Key economic data this week
Wednesday: Consumer Price Index expected around 2.4% year over year
Friday: JOLTS report measuring job openings and labor demand
Friday: Second estimate of fourth quarter U.S. GDP
Tuesday: Existing Home Sales
Thursday: Housing starts and jobless claims
Earnings to watch
Hewlett Packard, Oracle, AeroVironment, Kohl’s, Dick’s Sporting Goods, Dollar General, Ulta, and Adobe will all be reporting.
Seasonality
Weakness in early March has historically been a buying opportunity ahead of the Spring fling starting in the second half of March:
What I’m Watching This Week
Most importantly, I’m watching the price action. :)
That should not surprise you!
#1: Does the secondary support at the December low hold? This is the week’s binary. A clean break below it with sustained follow-through changes the character of this move from tight consolidation and only a -3% dip to something more. Watch for sustained closes below, not just intraday violations.
#2: Does Trump Put get reaffirmed? The market is one tweet away from a +2 to 4% rip your face off rally. The pattern is well-established: first the fury, then fatigue, then the art of the deal. Watch for Trump to claim victory and begin the exit strategy. That’s the pain trade higher catalyst reignited once again.
#3: CPI on Wednesday & Oil prices all week: With crude spiking and the Fed seeming even more handcuffed, a hot CPI print would spoil the Fed put punch bowl. A continued spike in oil prices will do the same.
The Final Word
This week was another reminder that markets can change quickly when geopolitics, macro data, and positioning collide. When uncertainty rises, the most valuable skill is not prediction. It is discipline.

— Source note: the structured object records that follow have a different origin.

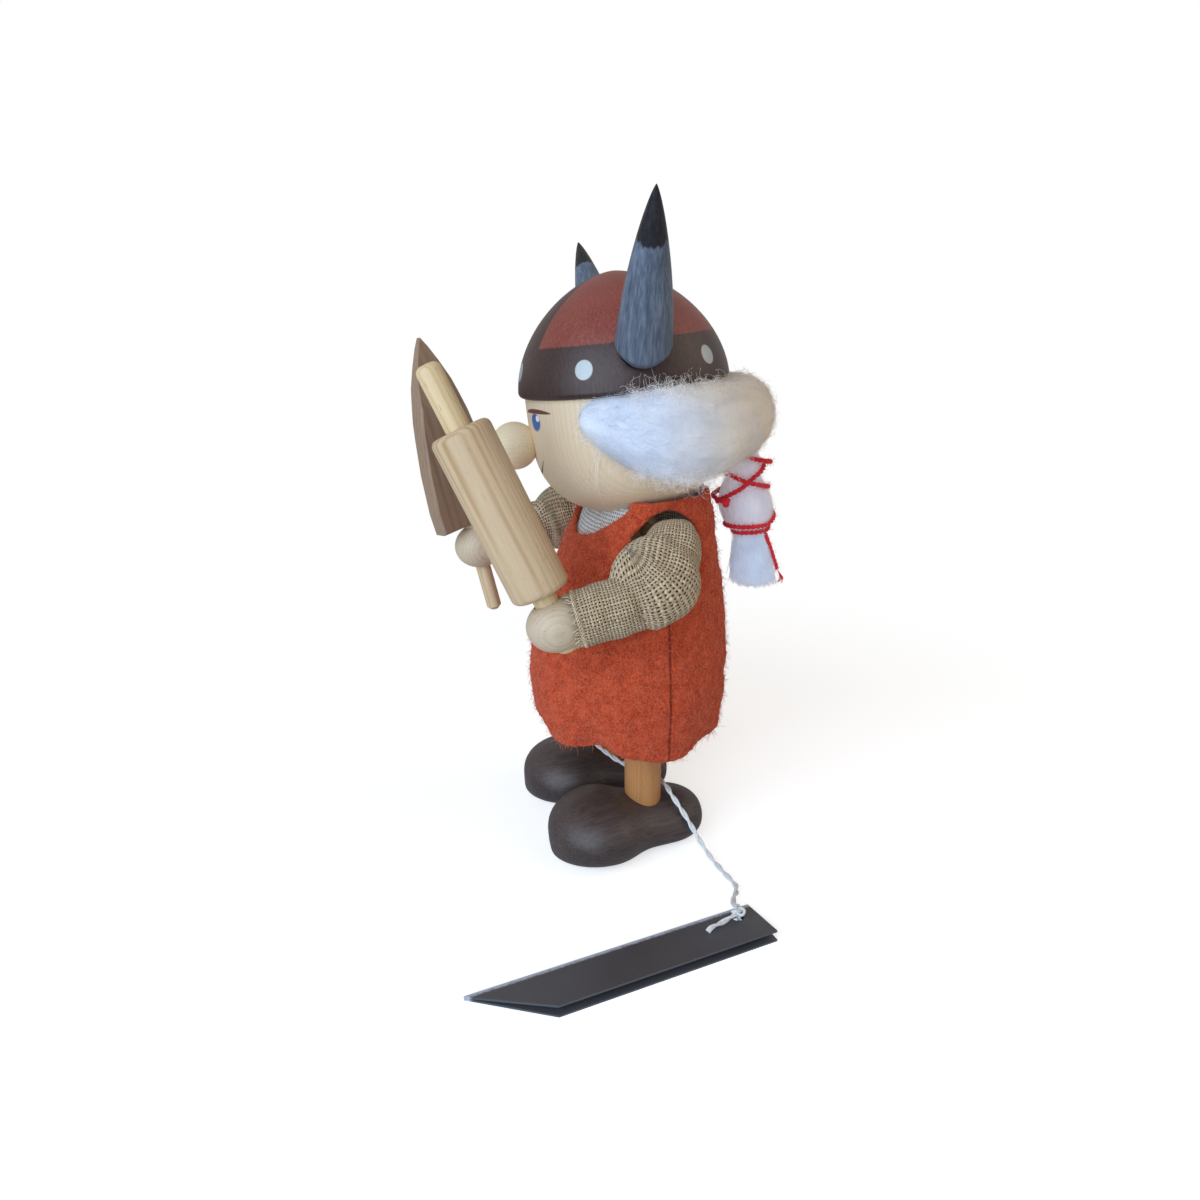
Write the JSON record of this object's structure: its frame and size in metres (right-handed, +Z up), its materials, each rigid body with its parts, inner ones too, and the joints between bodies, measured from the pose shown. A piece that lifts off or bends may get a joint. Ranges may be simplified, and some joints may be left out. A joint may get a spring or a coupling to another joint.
{
  "type": "viking gnome figurine",
  "caption": "Turned-wood viking figurine with horned helmet, wool hair and braid, felt dress, linen sleeves, a rolling pin and a wooden sword.",
  "frame": {"origin": "on the surface that the shoes stand on, under the middle of the figurine's box measured without the tag and its string", "axes": "+Z up, the figurine faces -Y, its own left side is towards +X"},
  "size_m": [0.119, 0.1, 0.1595],
  "materials": {
    "pale_wood": "satin lacquer on pale turned wood",
    "dowel_wood": "bare warm wood",
    "pine": "bare sanded pine with straight grain",
    "walnut": "bare brown board, sawn faces",
    "shoe_stain": "dark brown stain, semi-gloss",
    "helmet_stain": "red-brown and dark brown stain, semi-gloss, grain showing",
    "horn_stain": "blue-grey stain with black tips",
    "linen": "coarse undyed plain weave, matt",
    "felt": "orange-red wool felt, fuzzy",
    "wool": "uncombed white wool, matt",
    "red_yarn": "plied wool yarn, fuzzy",
    "card": "smooth dark grey card, blank",
    "cotton": "white twisted cotton, matt"
  },
  "bodies": {
    "base": {"shoe_left": "shoe_stain", "leg_left": "dowel_wood", "shoe_right": "shoe_stain", "leg_right": "dowel_wood", "torso": "pale_wood", "neck_dowel": "dowel_wood", "shoulder_peg_left": "dowel_wood", "shoulder_peg_right": "dowel_wood", "shirt": "linen", "dress": "felt", "tag_card": "card", "tag_string": "cotton"},
    "head": {"head": "pale_wood", "helmet": "helmet_stain", "nose": "pine", "horn_left": "horn_stain", "horn_right": "horn_stain", "hair": "wool", "braid": "wool", "braid_yarn": "red_yarn"},
    "left_arm": {"upper_arm_left": "pale_wood", "forearm_left": "pale_wood", "sleeve_left": "linen", "pin_roller": "pine", "pin_handle": "pine"},
    "right_arm": {"upper_arm_right": "pale_wood", "forearm_right": "pale_wood", "sleeve_right": "linen", "sword_blade": "walnut", "sword_handle": "pine"}
  },
  "joints": [
    {"name": "head_turn", "type": "hinge", "parent": "base", "child": "head", "pos_m": [0.00055, 0.00443, 0.0885], "axis": [0, 0, 1], "range_deg": [-27.3, 30]},
    {"name": "left_arm_swing", "type": "hinge", "parent": "base", "child": "left_arm", "pos_m": [0.02555, 0.00743, 0.086], "axis": [1, 0, 0], "range_deg": [-20, 10]},
    {"name": "right_arm_swing", "type": "hinge", "parent": "base", "child": "right_arm", "pos_m": [-0.02445, 0.00743, 0.086], "axis": [1, 0, 0], "range_deg": [-25, 10]}
  ]
}
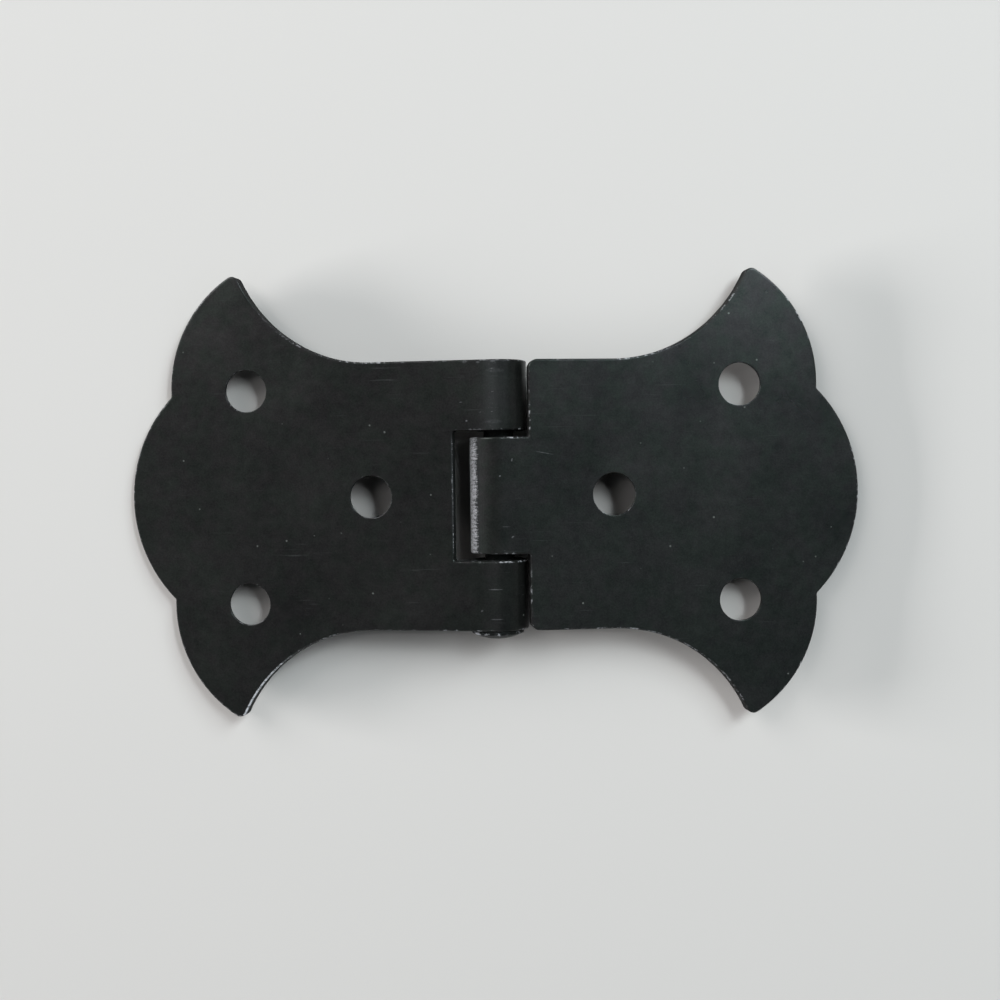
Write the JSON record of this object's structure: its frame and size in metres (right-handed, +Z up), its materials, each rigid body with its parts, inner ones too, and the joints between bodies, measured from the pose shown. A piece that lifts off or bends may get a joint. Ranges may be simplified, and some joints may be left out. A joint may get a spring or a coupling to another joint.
{
  "type": "butterfly hinge",
  "caption": "Flat decorative hinge in black steel: winged leaves with rounded lobes, knuckles rolled under a headed pin, countersunk screw holes.",
  "frame": {"origin": "on the surface the hinge lies on, under the middle of its outline", "axes": "+X across the pin towards the leaf with the centre knuckle, +Y along the pin away from its head, +Z up, out of the flat side"},
  "size_m": [0.0802, 0.0484, 0.0063],
  "materials": {
    "leaf_black": "satin black oxide, fine scuffs",
    "pin_black": "satin black"
  },
  "bodies": {
    "left": {"left_leaf": "leaf_black", "hinge_pin": "pin_black"},
    "right": {"right_leaf": "leaf_black"}
  },
  "joints": [
    {"name": "leaf_fold", "type": "hinge", "parent": "left", "child": "right", "pos_m": [0.0007, 0, 0.00314], "axis": [0, 1, 0], "range_deg": [-96, 170]}
  ]
}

Right now the priority is risk management.
Active investors should resist the urge to buy every dip simply because that strategy worked well most recently. Until short-term trends improve and buyers regain control, the higher probability approach is active patience and defense.
Do not assume a bottom simply because price reaches support. Wait for evidence that buyers are actually returning. That means higher highs and higher lows, expanding participation, and improving momentum. Price action improvement versus deterioration.
Until then, capital preservation matters more than chasing dips and brief rebounds.
Focus on the basics:
• Respect key technical levels
• Use predefined stops and disciplined exits
• Reduce concentration risk
• Increase diversification across sectors and factors
• Maintain cash reserves so you can deploy capital during corrections
• Consider hedging strategies as long as these conditions continue
And remember, protecting capital must always come first.
We are actively investing in a world now increasingly shaped by a single man’s geopolitical decisions that can shift market conditions quickly. That is simply the environment we operate in. The question is not whether we like it. The question is whether our portfolios are prepared for it.
Right now, markets appear to be pricing a best-case scenario, assuming disruptions will be temporary and risks will fade quickly. Maybe that proves correct. Maybe it does not.
Your job is not to predict which outcome wins.
Your job is to manage risk so that if volatility expands, your portfolio can withstand it.
Stay disciplined.
Respect key levels.
Protect capital.
Let price action lead.
And, I will see you again in the notes as we navigate through it together!